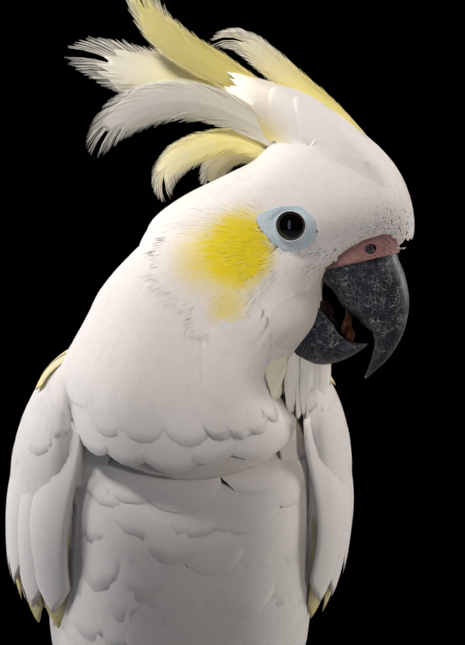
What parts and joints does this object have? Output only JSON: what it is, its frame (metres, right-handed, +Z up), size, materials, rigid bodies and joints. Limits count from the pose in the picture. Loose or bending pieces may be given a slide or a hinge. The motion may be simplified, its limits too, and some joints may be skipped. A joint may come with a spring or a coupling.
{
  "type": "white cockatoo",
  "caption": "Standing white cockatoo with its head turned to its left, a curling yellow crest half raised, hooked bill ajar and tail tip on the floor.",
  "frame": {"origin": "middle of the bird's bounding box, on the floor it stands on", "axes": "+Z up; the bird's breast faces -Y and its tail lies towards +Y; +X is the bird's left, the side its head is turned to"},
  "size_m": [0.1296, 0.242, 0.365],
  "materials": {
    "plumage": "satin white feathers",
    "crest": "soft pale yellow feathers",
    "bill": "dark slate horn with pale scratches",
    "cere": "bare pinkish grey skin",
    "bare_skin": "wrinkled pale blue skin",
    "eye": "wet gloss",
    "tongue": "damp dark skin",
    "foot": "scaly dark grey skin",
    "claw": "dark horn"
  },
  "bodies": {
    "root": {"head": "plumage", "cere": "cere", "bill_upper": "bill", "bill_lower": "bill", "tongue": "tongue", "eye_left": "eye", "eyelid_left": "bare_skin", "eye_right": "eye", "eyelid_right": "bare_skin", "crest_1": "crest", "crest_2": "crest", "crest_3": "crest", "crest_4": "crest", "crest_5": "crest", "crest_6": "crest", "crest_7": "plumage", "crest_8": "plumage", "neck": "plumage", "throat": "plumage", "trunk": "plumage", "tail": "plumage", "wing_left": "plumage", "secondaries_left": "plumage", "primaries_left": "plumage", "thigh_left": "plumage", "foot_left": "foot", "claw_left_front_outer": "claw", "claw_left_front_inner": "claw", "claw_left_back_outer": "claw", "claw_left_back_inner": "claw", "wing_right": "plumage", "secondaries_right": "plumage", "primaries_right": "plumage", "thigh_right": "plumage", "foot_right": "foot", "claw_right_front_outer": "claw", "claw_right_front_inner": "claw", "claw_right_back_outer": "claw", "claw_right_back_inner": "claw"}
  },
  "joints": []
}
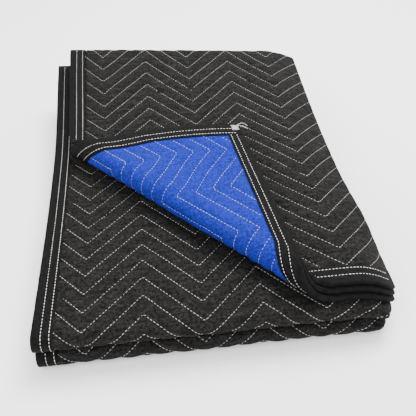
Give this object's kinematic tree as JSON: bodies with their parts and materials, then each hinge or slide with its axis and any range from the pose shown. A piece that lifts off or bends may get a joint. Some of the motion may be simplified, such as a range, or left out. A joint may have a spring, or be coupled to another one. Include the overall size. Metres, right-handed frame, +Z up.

_____

WORK TO BE COMPLETED: Return all the data above once more, precisely as given.

THE REPLY:
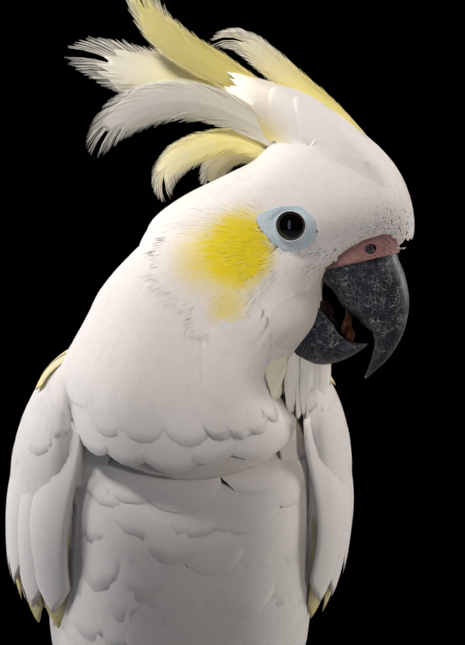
What parts and joints does this object have? Output only JSON: what it is, its frame (metres, right-handed, +Z up), size, materials, rigid bodies and joints. Limits count from the pose in the picture. Loose or bending pieces may be given a slide or a hinge. The motion may be simplified, its limits too, and some joints may be skipped. A joint may come with a spring or a coupling.
{
  "type": "white cockatoo",
  "caption": "Standing white cockatoo with its head turned to its left, a curling yellow crest half raised, hooked bill ajar and tail tip on the floor.",
  "frame": {"origin": "middle of the bird's bounding box, on the floor it stands on", "axes": "+Z up; the bird's breast faces -Y and its tail lies towards +Y; +X is the bird's left, the side its head is turned to"},
  "size_m": [0.1296, 0.242, 0.365],
  "materials": {
    "plumage": "satin white feathers",
    "crest": "soft pale yellow feathers",
    "bill": "dark slate horn with pale scratches",
    "cere": "bare pinkish grey skin",
    "bare_skin": "wrinkled pale blue skin",
    "eye": "wet gloss",
    "tongue": "damp dark skin",
    "foot": "scaly dark grey skin",
    "claw": "dark horn"
  },
  "bodies": {
    "root": {"head": "plumage", "cere": "cere", "bill_upper": "bill", "bill_lower": "bill", "tongue": "tongue", "eye_left": "eye", "eyelid_left": "bare_skin", "eye_right": "eye", "eyelid_right": "bare_skin", "crest_1": "crest", "crest_2": "crest", "crest_3": "crest", "crest_4": "crest", "crest_5": "crest", "crest_6": "crest", "crest_7": "plumage", "crest_8": "plumage", "neck": "plumage", "throat": "plumage", "trunk": "plumage", "tail": "plumage", "wing_left": "plumage", "secondaries_left": "plumage", "primaries_left": "plumage", "thigh_left": "plumage", "foot_left": "foot", "claw_left_front_outer": "claw", "claw_left_front_inner": "claw", "claw_left_back_outer": "claw", "claw_left_back_inner": "claw", "wing_right": "plumage", "secondaries_right": "plumage", "primaries_right": "plumage", "thigh_right": "plumage", "foot_right": "foot", "claw_right_front_outer": "claw", "claw_right_front_inner": "claw", "claw_right_back_outer": "claw", "claw_right_back_inner": "claw"}
  },
  "joints": []
}
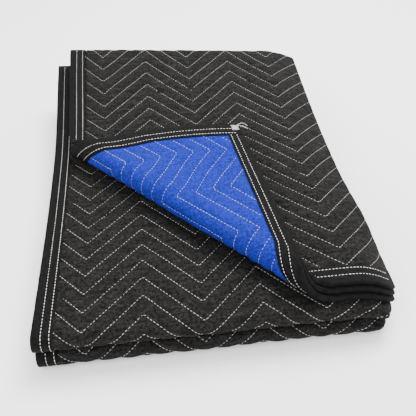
Give this object's kinematic tree as JSON: bodies with their parts and materials, then each hinge or slide with its axis and any range from the pose shown. A piece that lifts off or bends may get a joint. Some of the motion may be simplified, such as a range, or left out. A joint may have a spring, or be coupled to another one. Include the overall size. Metres, right-handed frame, +Z up.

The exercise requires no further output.